Le vecteur commun de l’ensemble de ces inégalités, qui a permis ce que l’on nomme le « néopropriétarisme » (Piketty), est l’injustice fiscale, dont les conséquences sont dramatiques en matière d’endettement des États, mais aussi, ensuite, en matière d’éducation et de santé. L’Europe en est un parfait exemple avec la concurrence fiscale entre pays, qui tire vers le bas le niveau de la fiscalité (le principe d’unanimité dans ce domaine engendrant une forme « d’immobilisme asymétrique ») : les intérêts individuels des pays voire en leur sein des lobbys (les multinationales implantées en Irlande ou aux Pays Bas y sont devenues très influentes !) priment sur l’intérêt collectif.
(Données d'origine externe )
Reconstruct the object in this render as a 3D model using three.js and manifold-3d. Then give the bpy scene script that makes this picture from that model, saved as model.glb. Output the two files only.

Parmi les nombreuses conséquences, on peut citer un endettement des États devenu souvent colossal, mais aussi des inégalités sociales immenses et au total un risque élevé de repli identitaire.

2. QUELLE STRATEGIE DE REEQUILIBRAGE ?

L’exemple de la Communauté européenne est à nouveau instructif, car c’est sans doute au niveau de zones qui constituent un espace économique relativement intégré qu’il est possible de déployer une stratégie de rééquilibrage. En l’occurrence, elle suppose donc le renforcement d’une gouvernance démocratique européenne, permettant de déjouer les tentations du « dumping » fiscal (et social) et donc d’un repli identitaire. Doit-on envisager, au moins à titre transitoire la création parallèle d’une union renforcée, avec quelques pays « cœur » dont les intérêts pourraient être rapprochés (France, Allemagne, Espagne, Italie) ? Ces pays paraissent d’ailleurs suffisamment importants pour générer rapidement une influence sur le reste de l’union et notamment l’Allemagne.

Une telle coopération européenne renforcée permettrait de retrouver collectivement une souveraineté démocratique et une solidarité fiscale et budgétaire. Il deviendrait possible de doter le Budget Européen de ressources propres (taxes numérique ou carbone et sur les multinationales). Pour financer les grands projets d’investissements, le plan de relance, le budget Européen doit pouvoir en effet lever certains impôts. Cela passe aussi bien sûr par une harmonisation fiscale (la concurrence fiscale à la baisse entre États membres n’est plus acceptable). Cela passe également par une réforme fiscale, tant sur les revenus que sur les patrimoines (impôts sur les patrimoines et les successions), dont la progressivité devrait être la règle, sans exonération, pouvant aller jusqu’à des taux de 70 / 80 % des revenus et des patrimoines. Ce niveau de fiscalité progressive était de mise jusqu’au début des années 1980 ; il a permis une croissance économique sans précédent et le rééquilibrage social le plus important de l’histoire.

Le choix d’un recours à la fiscalité traduit la volonté de ne pas laisser de dettes excessives aux générations futures et de leur présenter un monde plus équilibré et enviable : la réforme fiscale peut permettre en effet un désendettement assez rapide des États, réforme qui pourrait être couplée à une politique inflationniste modérée et maîtrisée (avec par exemple une cible non plus à 2 mais à 5 % par an). Ce niveau d’inflation contribuerait à alléger la dette accumulée et favoriserait la prise de risque économique, au détriment de la rente.

Ce type de politique doit également s’accompagner d’une politique éducative plus juste, ce qui n’est plus le cas aujourd’hui, afin de rééquilibrer par le haut le budget alloué par jeune, dès son plus jeune âge, pour toute sa scolarité et sa période de formation professionnelle et ou universitaire. Cela passe également par une politique de santé plus juste afin que chaque individu, quel que soit son statut social, ait un accès identique aux soins : c’est ambitieux mais très réaliste... Les besoins publics non satisfaits demeurent importants et peuvent créer un effet de « relance », analogue aux générations de biens qui ont jalonné les révolutions industrielles successives.